Bartimée marche maintenant avec nous. Je le revois, ce fameux jour où il a crié vers Jésus; je le revois, assis au bord du chemin, le regard tourné vers la poussière; et je revois surtout cette manière extraordinaire qu’il a eue de se lever, de bondir et de courir vers son Sauveur qui le fait appeler. Imaginez : un aveugle qui court ! Icône magnifique de la confiance, de l’élan vers la vie. Oui, Bartimée, tu es devenu mon frère et bien souvent nos regards se croisent comme pour dire ce qui nous lie désormais : une rencontre avec le Nazaréen. Et de cette rencontre, une trace, laissée au plus intime de nous. Comme une deuxième naissance. Un retour vers la communauté des vivants. Un retour à la vie. Tout simplement.

interlude musical

Cette rencontre entre Jésus et Bartimée nous rappelle que Dieu n’est pas indifférent à notre misère.

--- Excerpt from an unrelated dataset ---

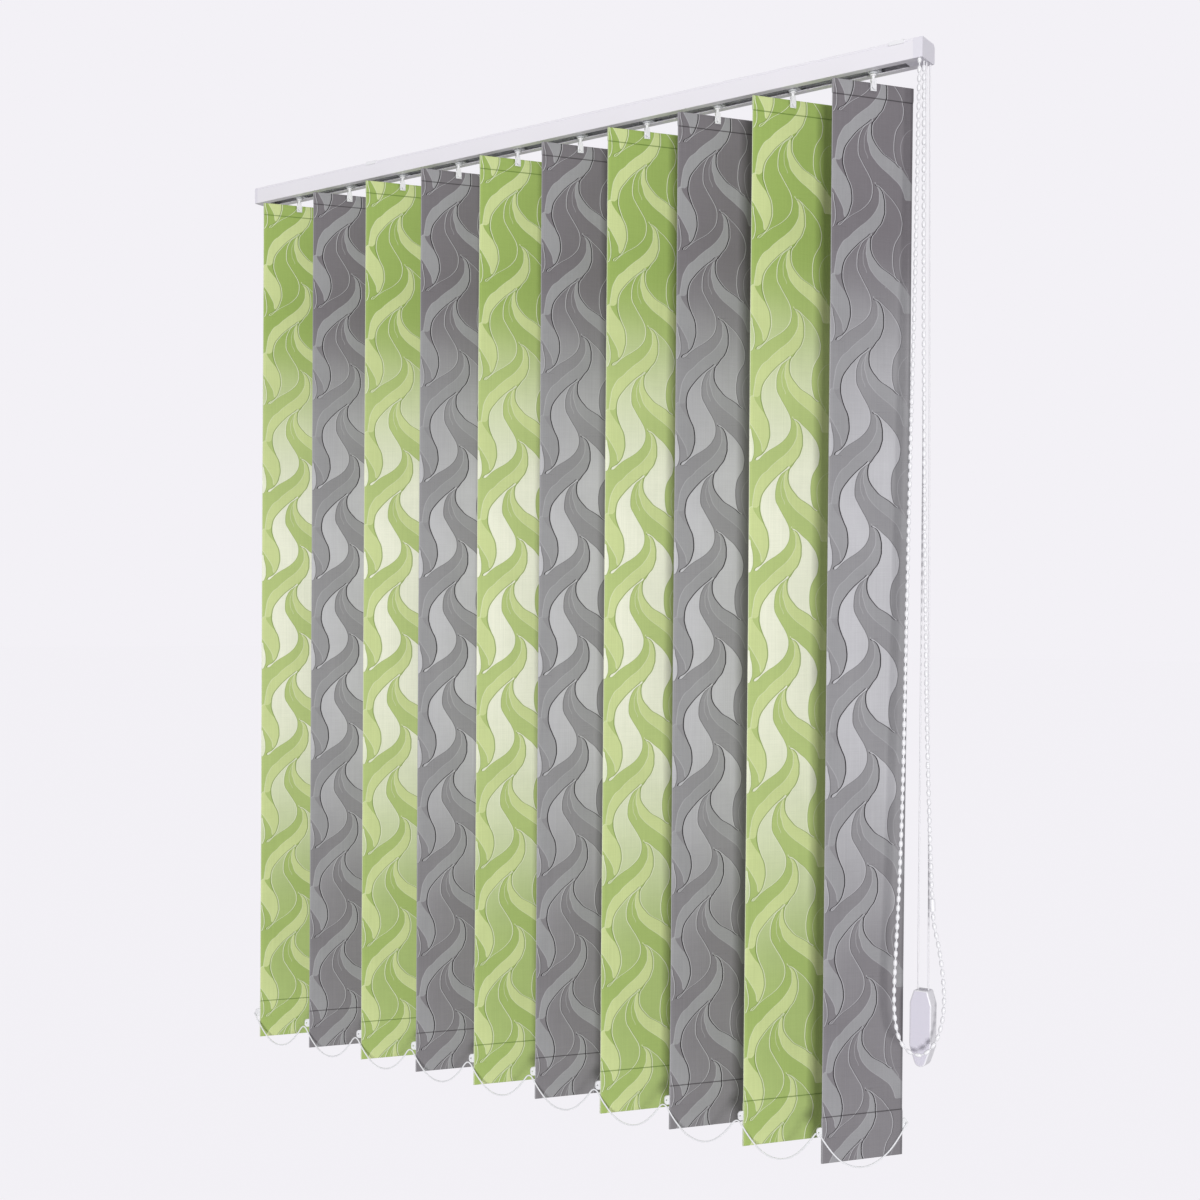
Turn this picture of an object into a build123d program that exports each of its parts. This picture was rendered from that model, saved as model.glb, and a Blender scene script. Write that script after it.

Lorsque nous nous trouvons au bord du chemin, victimes des injustices et des violences, celles que nous avons commises ou celles que nous avons subies, sa parole peut mobiliser notre force d’aimer et de croire, rallumer en nous l’espérance et nous faire retrouver notre dignité d’enfants de Dieu. Il nous engage aussi à ne pas céder à la peur ou à l’indifférence. Etre ses disciples, c’est savoir entendre les cris et les appels de ceux qui se trouvent sur le bord de nos routes, percevoir leurs souffrances et leurs besoins, accueillir et soutenir celles et ceux qui leur viennent en aide, ne serait-ce que pour leur redire ce message d’espoir: « Confiance, lève-toi, il t’appelle. »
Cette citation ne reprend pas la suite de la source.